When the Spoiled Brat closed, local customers still had about a half-dozen other downtown gay bars to frequent.

Pepperell, who was formerly Uncle Roy's head bartender, said she is not sure where people are going now.

"What I hear is a lot of the gay clientele is going to (San Francisco). I don't know why. It's awfully far to go," Pepperell said.

Others have merely migrated across the street to the Turf Club, the only gay bar left downtown.

"Business has picked up over here," said David Munoz, a Turf Club bartender for 10 years.

No one has easy answers to why Hayward's once-thriving gay bar scene slowly dropped off into oblivion. The owners who sold Club Rumor to Pepperell were unable to be located for comment.

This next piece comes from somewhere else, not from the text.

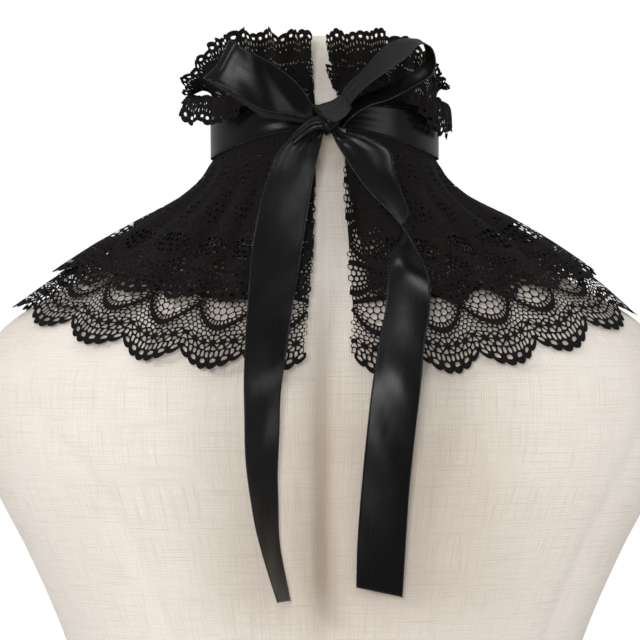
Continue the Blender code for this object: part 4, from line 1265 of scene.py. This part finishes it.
# The knot: a pleated wrap, with the end of the right loop and the fold of the left tail drawn over it
knotCore = {"centre": (2.4, -70.0, 669.0), "half": (5.7, 7.0, 6.9), "turn": -0.75, "fullness": 0.42,
            "squareness": 3.0, "reach": 0.985, "pleats": 3.2, "pleatDepth": 0.5, "pleatLean": 0.5,
            "around": 96, "along": 41, "clothRadius": 7, "clothLength": 8, "foldWeft": 0.4,
            "wrapLength": 30.0}
knotFolds = {
    "upper": {"stations": [Station(*row) for row in (
        (8.6, -75.6, 683.0, 14.2, -76.4, 676.0), (3.6, -77.9, 679.6, 9.8, -78.8, 670.6),
        (-1.8, -78.6, 677.8, 4.2, -79.6, 668.4), (-4.6, -77.8, 676.6, 0.2, -78.9, 670.6),
        (-5.8, -74.6, 675.0, -2.6, -76.0, 671.4))],
        "steps": 44, "curl": 0.9, "pleats": 0.35, "pleatEnd": 12, "ripples": ()},
    "lower": {"stations": [Station(*row) for row in (
        (-17.2, -76.2, 661.8, -16.0, -77.0, 656.2), (-11.4, -77.6, 667.6, -9.8, -78.0, 661.6),
        (-6.4, -78.4, 671.4, -4.4, -78.9, 664.4), (-2.2, -78.8, 671.0, 0.0, -79.2, 665.0),
        (0.4, -78.0, 669.4, 1.6, -78.4, 665.8), (1.6, -75.8, 668.6, 2.2, -76.2, 666.4))],
        "steps": 48, "curl": 0.9, "pleats": 0.35, "pleatEnd": 12, "ripples": ()},
}


def buildKnot():
    s = knotCore
    turn = np.linspace(0, 2 * math.pi, s["around"], endpoint=False)[None, :]
    along = np.linspace(-s["reach"], s["reach"], s["along"])[:, None]
    full = (1 - np.abs(along) ** s["squareness"]) ** s["fullness"]
    crease = np.cos(s["pleats"] * math.pi * along + s["pleatLean"] * np.sin(turn))
    crease = s["pleatDepth"] * crease * np.abs(np.sin(turn / 2)) ** 0.5
    away = -(s["half"][1] * full + crease) * np.cos(turn)
    up = (s["half"][2] * full + crease) * np.sin(turn)
    side = s["half"][0] * along + 0 * turn
    c, d = math.cos(s["turn"]), math.sin(s["turn"])
    grid = np.stack((side * c - up * d, away, side * d + up * c), axis=-1) + np.array(s["centre"])
    rows, columns = grid.shape[:2]
    faces = gridFaces(rows, columns, True)
    faces += [tuple(range(columns)), tuple(reversed(range((rows - 1) * columns, rows * columns)))]
    uv = np.stack((turn * s["clothRadius"] + 0 * along, along * s["clothLength"] + 0 * turn), axis=-1)
    pieces = [makeMesh("bowKnot", grid.reshape(-1, 3), faces, uv.reshape(-1, 2), [satinFace, satinBack])]
    for name, fold in knotFolds.items():
        sheet, flat, at = ribbonGrid(fold)
        pieces.append(wallOf("bowKnot" + name.capitalize(), sheet, flat * (1, s["foldWeft"]), ribbon["thick"],
                             [satinFace, satinBack]))
        print("knot fold", name, round(at[-1]), "mm")
    return joinPieces("bowKnot", pieces)


knot = buildKnot()
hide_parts("bow_knot")
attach(knot, "root")
print("knot built")

# The strips are straight galloon, 24 scallops long. This loop only looks up each strip's entry in the strips
# table. The area is that of the work between the meshes, less what the gathers hide: each part is as long as
# its rows on average when worn.
for kind, strip in (("long", longStrip), ("short", shortStrip)):
    s = strips[kind]

# Floor
paper = {"sides": (-1500, 1500), "near": -1000, "far": 1500, "grain": 24, "roughness": 0.7,
         "from": (0.3, (0.86, 0.86, 0.86)), "to": (0.8, (0.83, 0.83, 0.83))}
left, right = paper["sides"]
floor = makeMesh("floor", [(left, paper["near"], 0), (right, paper["near"], 0), (right, paper["far"], 0),
                           (left, paper["far"], 0)], [(0, 1, 2, 3)])
m = Shader("palePaper", paper)
m.paint(m.noise((paper["grain"],) * 3, 3.0, kind="Object"), paper)
floor.data.materials.append(m.material)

Larry Gray, the Turf Club's longtime owner, has said Hayward's gay bar scene was founded by closeted gay sailors from Alameda Naval Base looking for a safe place to meet other men. According to his account, the scene grew as the gay rights movement emerged in the 1970s, but bar-hoppers also faced confrontations with police.

Eventually, Hayward's suburban, homelier version of San Francisco's Castro District began to wane. Some blamed the AIDS crisis, others said the increasingly wider acceptance of the gay and lesbian community, especially in the Bay Area, made such venues less necessary.

Economics also might have played a part, said Patricia Kevena Fili, director of the Lighthouse Community Center, a Hayward nonprofit that serves the area's lesbian, gay, bisexual and transgender community.

"I do think it's part of the hardship of running a small business in this economy," Fili said. "The same things have happened in Oakland."

Munoz, the Turf bartender, believes it is bars in general — not just gay bars — that have lost some of their luster over the years.

"People are staying home on their computers now," Munoz said. "You get home. You say, 'I'm just going to check my

e-mail.' You look at the clock and it's 1:30 a.m."